* **Set problem**
Where the string "axes" occurs in the material below, report the whole line.

* **Task material**
====================
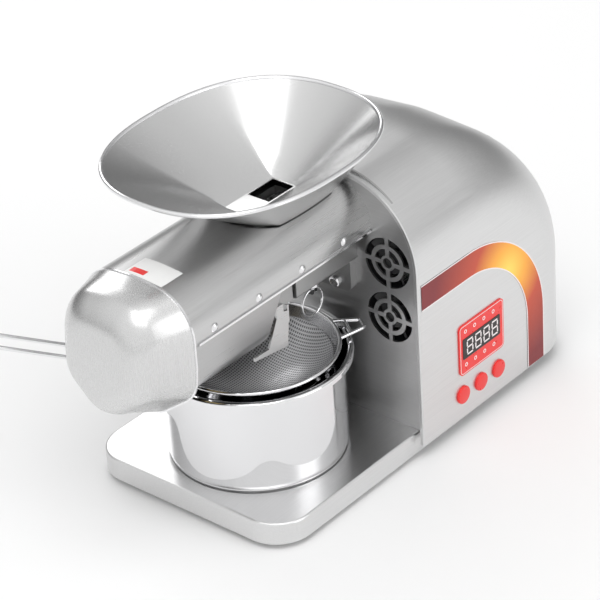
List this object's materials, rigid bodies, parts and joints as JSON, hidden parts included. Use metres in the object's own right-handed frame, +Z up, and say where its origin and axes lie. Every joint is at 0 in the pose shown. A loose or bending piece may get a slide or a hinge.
====================
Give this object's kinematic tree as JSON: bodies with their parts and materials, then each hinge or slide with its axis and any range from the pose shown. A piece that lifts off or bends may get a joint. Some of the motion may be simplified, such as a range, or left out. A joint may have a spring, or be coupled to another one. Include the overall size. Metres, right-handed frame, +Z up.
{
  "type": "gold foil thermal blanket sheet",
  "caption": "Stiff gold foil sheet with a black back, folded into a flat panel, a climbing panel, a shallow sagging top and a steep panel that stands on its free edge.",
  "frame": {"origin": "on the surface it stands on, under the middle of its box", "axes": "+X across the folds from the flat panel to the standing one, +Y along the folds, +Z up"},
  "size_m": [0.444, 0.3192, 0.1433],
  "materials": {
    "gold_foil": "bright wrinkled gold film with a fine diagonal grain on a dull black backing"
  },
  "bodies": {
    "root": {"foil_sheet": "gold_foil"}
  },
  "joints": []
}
====================
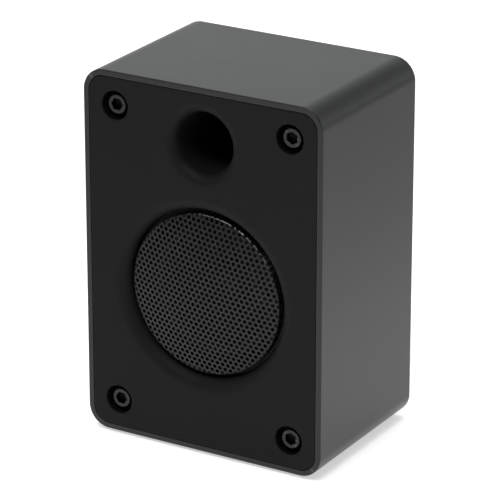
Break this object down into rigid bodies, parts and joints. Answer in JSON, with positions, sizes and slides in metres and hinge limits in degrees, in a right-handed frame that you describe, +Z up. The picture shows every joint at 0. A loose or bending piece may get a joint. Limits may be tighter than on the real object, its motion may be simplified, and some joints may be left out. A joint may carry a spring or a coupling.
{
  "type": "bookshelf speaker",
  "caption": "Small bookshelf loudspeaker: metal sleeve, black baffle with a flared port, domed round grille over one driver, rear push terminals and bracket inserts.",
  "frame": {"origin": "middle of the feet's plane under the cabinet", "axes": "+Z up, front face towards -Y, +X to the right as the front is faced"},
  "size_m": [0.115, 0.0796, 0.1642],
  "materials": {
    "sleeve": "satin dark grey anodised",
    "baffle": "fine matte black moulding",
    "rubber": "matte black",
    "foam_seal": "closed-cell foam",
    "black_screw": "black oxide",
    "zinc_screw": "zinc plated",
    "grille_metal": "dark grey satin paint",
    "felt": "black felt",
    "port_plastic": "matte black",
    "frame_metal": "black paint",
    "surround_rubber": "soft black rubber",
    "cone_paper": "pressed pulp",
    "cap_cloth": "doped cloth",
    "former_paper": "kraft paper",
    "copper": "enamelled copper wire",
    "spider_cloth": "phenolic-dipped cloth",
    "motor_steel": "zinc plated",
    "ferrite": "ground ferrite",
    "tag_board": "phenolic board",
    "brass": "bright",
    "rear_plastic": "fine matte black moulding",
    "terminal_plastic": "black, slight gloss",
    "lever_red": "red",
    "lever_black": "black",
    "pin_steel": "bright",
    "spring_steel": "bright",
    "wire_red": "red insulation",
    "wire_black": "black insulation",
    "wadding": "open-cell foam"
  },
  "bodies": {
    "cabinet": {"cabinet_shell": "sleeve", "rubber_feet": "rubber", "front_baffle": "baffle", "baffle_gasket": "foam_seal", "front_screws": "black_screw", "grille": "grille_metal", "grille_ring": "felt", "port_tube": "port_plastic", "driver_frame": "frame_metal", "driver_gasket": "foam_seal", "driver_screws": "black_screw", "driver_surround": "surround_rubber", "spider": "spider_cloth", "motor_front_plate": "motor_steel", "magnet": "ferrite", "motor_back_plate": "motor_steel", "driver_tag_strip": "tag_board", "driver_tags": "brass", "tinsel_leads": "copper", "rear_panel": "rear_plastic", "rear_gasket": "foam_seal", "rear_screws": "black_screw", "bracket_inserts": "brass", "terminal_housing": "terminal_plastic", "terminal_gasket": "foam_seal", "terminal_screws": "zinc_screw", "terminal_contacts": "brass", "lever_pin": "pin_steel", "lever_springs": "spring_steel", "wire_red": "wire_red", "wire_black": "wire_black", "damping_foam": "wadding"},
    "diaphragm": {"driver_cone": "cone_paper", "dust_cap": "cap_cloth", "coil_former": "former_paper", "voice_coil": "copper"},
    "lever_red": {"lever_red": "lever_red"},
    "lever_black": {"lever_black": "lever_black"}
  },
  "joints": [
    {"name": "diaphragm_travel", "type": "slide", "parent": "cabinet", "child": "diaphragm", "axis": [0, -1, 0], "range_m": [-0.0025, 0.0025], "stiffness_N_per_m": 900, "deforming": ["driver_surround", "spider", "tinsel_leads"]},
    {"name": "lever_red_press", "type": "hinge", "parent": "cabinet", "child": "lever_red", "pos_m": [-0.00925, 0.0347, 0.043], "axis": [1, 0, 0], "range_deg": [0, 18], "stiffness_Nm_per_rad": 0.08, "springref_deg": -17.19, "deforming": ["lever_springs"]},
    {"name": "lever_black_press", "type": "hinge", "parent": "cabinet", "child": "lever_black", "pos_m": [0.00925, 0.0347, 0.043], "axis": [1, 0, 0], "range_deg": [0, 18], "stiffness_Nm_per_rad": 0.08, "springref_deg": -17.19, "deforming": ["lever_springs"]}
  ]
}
====================
* **Response to the exercise**
List this object's materials, rigid bodies, parts and joints as JSON, hidden parts included. Use metres in the object's own right-handed frame, +Z up, and say where its origin and axes lie. Every joint is at 0 in the pose shown. A loose or bending piece may get a slide or a hinge.
  "frame": {"origin": "on the surface it stands on, under the middle of its box", "axes": "+X across the folds from the flat panel to the standing one, +Y along the folds, +Z up"},
  "frame": {"origin": "middle of the feet's plane under the cabinet", "axes": "+Z up, front face towards -Y, +X to the right as the front is faced"},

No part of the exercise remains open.